_Task description_. Locate each line below that includes "points" and reproduce it.

_Source excerpt_.
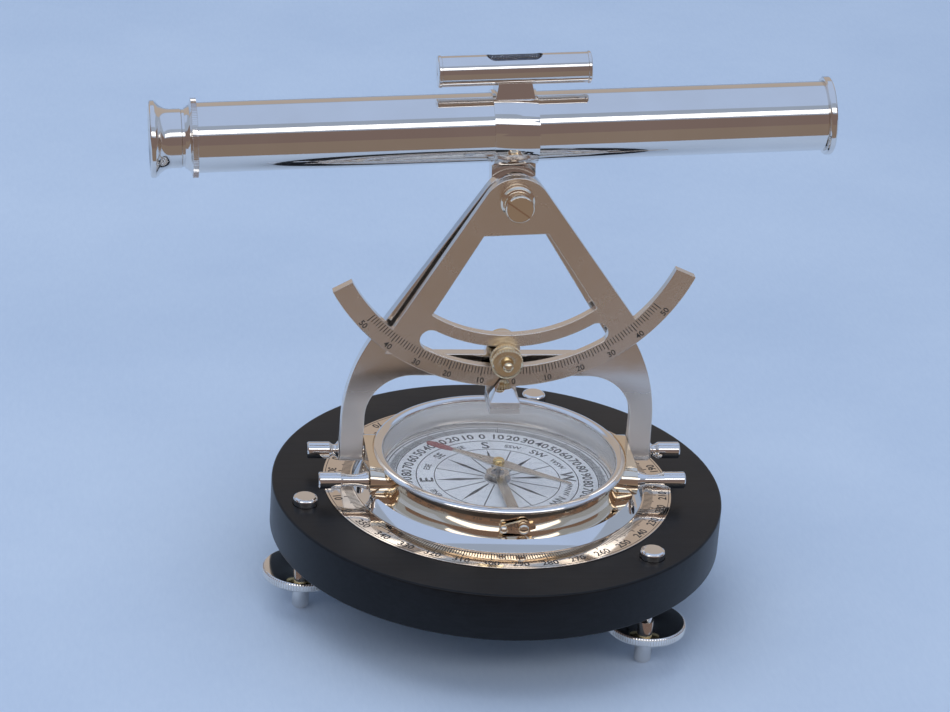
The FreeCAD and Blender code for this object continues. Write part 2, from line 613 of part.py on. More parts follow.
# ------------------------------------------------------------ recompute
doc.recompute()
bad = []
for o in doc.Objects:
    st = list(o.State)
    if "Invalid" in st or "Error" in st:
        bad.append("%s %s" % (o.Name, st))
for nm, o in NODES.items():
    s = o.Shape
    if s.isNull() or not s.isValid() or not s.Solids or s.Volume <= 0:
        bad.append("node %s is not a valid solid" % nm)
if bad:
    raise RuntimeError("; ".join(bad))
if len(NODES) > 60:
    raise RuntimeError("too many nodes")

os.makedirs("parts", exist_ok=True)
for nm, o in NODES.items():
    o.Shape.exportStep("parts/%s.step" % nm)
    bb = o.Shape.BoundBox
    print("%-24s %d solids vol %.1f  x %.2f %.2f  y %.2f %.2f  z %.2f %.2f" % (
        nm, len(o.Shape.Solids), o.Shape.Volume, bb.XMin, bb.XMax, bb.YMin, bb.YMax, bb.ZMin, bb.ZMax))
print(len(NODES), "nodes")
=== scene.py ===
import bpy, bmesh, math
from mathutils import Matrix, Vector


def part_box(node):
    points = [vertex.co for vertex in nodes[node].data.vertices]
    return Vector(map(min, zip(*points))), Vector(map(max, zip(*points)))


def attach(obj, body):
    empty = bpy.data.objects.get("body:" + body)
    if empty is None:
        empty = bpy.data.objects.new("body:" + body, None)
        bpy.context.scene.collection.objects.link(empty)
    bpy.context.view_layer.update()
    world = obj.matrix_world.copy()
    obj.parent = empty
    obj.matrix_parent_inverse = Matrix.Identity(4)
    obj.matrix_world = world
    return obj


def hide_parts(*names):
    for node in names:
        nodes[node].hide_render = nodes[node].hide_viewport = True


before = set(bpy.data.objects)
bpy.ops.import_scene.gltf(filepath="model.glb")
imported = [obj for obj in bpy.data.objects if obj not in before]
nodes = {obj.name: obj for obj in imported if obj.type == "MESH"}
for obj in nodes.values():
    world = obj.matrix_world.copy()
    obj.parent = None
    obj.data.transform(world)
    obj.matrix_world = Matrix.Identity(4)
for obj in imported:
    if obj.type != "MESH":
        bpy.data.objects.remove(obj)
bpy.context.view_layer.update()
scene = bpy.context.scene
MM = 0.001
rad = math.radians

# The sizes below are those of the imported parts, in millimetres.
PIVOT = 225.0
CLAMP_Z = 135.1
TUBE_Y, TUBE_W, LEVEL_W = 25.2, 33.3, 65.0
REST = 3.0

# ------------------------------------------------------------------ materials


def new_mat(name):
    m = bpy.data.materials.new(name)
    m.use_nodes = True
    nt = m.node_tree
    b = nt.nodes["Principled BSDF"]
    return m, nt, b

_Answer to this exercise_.
    points = [vertex.co for vertex in nodes[node].data.vertices]
    return Vector(map(min, zip(*points))), Vector(map(max, zip(*points)))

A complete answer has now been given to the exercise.